» **Requirement**:
Only the lines starting at the one with "# ---- the lid" and ending at the one with "before = set(bpy.data.objects)" should be copied, exactly and with both ends kept.

» **Collected material**:

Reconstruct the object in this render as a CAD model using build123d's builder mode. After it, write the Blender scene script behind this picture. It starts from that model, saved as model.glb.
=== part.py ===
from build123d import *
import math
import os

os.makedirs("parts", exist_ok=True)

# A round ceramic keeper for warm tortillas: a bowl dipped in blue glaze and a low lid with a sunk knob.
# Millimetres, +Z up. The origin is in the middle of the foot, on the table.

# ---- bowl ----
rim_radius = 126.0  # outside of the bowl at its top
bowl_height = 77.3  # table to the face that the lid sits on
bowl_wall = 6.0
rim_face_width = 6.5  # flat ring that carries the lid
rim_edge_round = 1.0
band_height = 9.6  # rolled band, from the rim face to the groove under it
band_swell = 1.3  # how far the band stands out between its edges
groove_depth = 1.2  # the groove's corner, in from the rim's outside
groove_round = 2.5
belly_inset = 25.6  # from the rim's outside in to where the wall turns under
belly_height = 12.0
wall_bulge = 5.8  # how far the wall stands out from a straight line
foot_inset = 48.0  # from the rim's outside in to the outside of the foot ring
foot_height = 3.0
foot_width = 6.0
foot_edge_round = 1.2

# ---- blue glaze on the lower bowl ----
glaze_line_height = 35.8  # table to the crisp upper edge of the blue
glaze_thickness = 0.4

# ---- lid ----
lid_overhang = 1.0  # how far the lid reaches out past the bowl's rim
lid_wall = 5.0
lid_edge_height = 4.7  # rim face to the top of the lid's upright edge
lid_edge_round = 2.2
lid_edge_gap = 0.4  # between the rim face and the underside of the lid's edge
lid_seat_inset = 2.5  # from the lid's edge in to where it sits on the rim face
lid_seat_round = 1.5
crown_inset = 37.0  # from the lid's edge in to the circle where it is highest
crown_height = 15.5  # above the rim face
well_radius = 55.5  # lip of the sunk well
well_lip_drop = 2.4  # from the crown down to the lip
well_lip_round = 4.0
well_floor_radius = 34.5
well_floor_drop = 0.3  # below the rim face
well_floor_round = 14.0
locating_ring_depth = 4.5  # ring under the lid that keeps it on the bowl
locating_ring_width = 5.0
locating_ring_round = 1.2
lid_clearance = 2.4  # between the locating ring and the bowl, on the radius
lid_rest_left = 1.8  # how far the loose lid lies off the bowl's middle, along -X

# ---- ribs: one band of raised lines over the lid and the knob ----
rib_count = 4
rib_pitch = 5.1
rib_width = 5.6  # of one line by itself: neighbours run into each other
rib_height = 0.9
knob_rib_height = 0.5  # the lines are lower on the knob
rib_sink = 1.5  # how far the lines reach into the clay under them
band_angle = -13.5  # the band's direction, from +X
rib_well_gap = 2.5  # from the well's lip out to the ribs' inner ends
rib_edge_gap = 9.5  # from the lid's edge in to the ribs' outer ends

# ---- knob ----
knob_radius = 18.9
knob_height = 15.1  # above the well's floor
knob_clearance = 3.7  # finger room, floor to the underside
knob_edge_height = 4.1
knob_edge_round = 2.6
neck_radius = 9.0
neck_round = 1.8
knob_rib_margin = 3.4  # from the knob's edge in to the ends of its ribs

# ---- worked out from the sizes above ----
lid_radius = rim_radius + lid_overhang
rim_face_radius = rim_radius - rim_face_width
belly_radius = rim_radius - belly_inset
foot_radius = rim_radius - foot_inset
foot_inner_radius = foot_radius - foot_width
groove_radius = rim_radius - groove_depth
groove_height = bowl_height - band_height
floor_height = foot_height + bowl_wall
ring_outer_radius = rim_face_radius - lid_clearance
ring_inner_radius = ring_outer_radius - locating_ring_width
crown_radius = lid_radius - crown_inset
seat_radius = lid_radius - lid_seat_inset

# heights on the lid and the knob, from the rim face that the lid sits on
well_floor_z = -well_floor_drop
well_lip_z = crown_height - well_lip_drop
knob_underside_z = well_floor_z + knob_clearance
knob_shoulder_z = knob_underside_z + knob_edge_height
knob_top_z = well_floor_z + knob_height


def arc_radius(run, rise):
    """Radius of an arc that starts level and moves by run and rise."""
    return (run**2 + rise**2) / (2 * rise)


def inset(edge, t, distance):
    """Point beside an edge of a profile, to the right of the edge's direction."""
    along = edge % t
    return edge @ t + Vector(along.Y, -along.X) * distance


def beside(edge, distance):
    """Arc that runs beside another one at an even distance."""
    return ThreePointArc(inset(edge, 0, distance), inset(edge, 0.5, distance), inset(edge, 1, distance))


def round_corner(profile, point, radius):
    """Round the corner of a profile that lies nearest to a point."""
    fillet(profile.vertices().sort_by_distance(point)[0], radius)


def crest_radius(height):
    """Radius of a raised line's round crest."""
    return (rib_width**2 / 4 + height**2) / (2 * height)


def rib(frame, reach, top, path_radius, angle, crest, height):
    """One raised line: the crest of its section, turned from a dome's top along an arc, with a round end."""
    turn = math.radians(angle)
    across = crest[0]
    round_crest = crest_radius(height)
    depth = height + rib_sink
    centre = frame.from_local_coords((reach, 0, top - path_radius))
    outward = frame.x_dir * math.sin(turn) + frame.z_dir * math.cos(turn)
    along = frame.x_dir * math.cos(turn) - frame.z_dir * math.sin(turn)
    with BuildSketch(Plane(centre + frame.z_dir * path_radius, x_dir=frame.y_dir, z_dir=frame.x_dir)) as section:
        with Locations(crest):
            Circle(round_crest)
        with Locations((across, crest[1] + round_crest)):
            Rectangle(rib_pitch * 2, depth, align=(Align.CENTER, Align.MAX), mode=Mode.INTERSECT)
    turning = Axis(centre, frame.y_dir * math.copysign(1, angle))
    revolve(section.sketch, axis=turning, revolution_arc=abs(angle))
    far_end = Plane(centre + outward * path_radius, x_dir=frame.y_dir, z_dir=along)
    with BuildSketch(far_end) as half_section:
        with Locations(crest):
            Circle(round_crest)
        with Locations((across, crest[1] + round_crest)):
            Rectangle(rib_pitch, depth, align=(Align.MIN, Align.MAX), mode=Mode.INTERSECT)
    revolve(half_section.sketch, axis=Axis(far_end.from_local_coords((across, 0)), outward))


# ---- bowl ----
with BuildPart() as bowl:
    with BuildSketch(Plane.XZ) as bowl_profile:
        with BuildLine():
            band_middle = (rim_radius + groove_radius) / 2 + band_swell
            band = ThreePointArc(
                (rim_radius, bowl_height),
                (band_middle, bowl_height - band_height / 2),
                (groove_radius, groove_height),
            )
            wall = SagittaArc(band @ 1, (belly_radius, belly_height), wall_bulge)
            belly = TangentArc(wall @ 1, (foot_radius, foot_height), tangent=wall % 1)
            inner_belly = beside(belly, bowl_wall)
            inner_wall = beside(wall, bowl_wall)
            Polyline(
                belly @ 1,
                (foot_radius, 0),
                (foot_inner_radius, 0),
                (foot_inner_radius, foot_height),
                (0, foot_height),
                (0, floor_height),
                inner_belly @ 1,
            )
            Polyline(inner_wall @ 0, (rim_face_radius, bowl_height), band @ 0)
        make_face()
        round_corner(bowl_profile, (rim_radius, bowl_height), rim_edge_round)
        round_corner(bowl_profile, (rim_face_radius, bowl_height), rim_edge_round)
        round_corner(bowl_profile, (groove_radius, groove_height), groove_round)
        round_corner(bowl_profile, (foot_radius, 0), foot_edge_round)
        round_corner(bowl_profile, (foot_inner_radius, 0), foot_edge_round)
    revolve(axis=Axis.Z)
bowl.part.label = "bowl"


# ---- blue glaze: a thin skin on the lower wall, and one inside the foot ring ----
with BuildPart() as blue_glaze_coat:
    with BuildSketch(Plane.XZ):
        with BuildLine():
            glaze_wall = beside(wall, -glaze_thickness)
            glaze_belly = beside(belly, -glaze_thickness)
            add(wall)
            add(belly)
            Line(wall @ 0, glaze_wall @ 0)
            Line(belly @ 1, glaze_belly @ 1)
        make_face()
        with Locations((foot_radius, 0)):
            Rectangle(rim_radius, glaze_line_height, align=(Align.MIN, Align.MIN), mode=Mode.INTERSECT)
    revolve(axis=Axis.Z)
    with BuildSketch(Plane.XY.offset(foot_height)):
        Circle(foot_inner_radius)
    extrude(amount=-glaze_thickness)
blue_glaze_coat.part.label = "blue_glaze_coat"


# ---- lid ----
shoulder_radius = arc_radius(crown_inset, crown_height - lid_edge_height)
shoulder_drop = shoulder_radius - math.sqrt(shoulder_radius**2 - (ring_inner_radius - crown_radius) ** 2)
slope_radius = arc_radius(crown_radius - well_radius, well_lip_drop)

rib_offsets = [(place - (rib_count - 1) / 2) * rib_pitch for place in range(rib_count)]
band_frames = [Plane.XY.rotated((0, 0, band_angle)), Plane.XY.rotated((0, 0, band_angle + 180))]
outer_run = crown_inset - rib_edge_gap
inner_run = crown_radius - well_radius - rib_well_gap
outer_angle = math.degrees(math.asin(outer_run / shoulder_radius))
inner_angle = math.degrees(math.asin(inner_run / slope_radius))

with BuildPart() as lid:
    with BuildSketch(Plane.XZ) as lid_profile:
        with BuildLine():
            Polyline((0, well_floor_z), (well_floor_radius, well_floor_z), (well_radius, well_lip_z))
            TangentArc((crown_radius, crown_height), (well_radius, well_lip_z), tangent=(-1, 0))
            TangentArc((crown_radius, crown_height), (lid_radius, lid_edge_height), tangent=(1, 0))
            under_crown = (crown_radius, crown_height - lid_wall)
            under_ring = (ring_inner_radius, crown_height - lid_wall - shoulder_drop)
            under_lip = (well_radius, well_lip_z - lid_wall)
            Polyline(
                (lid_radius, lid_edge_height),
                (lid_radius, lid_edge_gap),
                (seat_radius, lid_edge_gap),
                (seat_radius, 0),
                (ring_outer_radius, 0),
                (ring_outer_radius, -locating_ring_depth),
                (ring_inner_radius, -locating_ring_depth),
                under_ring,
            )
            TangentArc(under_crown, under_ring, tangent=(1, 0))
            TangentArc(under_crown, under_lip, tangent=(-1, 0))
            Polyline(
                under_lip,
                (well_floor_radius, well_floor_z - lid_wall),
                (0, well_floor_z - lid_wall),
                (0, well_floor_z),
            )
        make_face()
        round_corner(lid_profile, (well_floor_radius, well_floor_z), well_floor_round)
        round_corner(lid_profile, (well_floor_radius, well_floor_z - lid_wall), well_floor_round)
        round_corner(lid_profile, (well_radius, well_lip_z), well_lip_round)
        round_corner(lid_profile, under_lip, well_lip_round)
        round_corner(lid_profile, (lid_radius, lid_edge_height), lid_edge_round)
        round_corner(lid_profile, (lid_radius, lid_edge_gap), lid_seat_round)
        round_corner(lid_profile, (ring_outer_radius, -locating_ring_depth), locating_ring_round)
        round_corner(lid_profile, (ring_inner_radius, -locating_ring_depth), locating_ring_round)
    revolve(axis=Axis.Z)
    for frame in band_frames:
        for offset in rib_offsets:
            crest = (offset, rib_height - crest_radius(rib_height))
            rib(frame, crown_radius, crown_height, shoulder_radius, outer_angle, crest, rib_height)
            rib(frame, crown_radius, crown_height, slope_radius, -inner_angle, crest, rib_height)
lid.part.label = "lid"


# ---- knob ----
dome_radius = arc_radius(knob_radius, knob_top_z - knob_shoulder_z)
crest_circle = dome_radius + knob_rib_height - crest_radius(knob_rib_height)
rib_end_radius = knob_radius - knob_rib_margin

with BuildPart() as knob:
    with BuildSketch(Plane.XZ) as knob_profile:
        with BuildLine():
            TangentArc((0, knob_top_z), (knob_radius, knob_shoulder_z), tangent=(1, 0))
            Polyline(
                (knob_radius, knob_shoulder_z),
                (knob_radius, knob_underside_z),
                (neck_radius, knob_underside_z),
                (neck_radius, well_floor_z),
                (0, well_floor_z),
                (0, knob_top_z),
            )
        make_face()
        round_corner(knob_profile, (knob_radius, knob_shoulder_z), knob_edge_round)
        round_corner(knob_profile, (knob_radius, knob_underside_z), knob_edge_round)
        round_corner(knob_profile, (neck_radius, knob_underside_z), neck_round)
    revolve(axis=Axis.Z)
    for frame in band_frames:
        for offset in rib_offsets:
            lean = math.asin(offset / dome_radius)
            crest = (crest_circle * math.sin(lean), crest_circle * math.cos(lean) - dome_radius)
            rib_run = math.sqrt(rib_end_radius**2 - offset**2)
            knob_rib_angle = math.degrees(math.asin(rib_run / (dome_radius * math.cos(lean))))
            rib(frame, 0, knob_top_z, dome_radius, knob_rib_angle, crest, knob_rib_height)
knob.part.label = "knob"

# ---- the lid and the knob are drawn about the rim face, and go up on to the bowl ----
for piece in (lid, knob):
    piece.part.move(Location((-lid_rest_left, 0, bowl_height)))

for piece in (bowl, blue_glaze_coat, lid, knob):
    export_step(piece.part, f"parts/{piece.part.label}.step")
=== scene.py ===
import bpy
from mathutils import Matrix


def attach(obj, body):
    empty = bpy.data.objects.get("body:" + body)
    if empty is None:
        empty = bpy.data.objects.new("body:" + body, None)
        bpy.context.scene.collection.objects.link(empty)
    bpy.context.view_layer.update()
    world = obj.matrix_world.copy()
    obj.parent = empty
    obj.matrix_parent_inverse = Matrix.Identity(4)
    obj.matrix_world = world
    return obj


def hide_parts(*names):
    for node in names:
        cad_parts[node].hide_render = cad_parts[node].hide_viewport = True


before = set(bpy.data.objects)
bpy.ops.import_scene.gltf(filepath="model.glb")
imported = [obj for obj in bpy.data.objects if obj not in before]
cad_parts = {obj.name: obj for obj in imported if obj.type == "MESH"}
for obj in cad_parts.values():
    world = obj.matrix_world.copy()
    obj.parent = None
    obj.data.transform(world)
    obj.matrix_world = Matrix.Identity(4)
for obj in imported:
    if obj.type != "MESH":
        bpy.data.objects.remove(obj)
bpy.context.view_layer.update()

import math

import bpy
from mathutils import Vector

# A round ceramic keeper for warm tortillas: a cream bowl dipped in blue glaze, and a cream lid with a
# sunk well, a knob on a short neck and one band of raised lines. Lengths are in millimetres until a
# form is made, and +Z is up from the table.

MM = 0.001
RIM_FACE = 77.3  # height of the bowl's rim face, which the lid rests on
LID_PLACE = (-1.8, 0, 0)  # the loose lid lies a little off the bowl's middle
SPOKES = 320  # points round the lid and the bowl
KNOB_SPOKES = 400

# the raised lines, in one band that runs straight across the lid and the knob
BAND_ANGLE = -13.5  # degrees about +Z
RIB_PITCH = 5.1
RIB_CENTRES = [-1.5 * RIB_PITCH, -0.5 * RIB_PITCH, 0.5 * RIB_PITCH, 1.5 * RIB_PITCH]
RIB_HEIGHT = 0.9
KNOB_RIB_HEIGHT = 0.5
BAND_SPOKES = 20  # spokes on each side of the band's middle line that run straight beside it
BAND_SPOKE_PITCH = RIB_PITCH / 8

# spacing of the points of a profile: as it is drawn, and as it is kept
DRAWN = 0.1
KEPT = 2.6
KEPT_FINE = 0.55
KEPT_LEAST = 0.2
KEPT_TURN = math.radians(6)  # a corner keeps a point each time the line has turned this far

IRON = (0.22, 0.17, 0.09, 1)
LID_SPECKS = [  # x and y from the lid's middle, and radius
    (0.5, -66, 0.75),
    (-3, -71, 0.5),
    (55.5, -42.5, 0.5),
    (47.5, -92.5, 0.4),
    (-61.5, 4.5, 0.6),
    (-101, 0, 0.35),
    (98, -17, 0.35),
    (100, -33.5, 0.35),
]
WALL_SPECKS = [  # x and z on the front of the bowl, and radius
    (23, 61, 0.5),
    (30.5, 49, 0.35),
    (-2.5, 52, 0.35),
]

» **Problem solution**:
# ---- the lid and the knob are drawn about the rim face, and go up on to the bowl ----
for piece in (lid, knob):
    piece.part.move(Location((-lid_rest_left, 0, bowl_height)))

for piece in (bowl, blue_glaze_coat, lid, knob):
    export_step(piece.part, f"parts/{piece.part.label}.step")
=== scene.py ===
import bpy
from mathutils import Matrix


def attach(obj, body):
    empty = bpy.data.objects.get("body:" + body)
    if empty is None:
        empty = bpy.data.objects.new("body:" + body, None)
        bpy.context.scene.collection.objects.link(empty)
    bpy.context.view_layer.update()
    world = obj.matrix_world.copy()
    obj.parent = empty
    obj.matrix_parent_inverse = Matrix.Identity(4)
    obj.matrix_world = world
    return obj


def hide_parts(*names):
    for node in names:
        cad_parts[node].hide_render = cad_parts[node].hide_viewport = True


before = set(bpy.data.objects)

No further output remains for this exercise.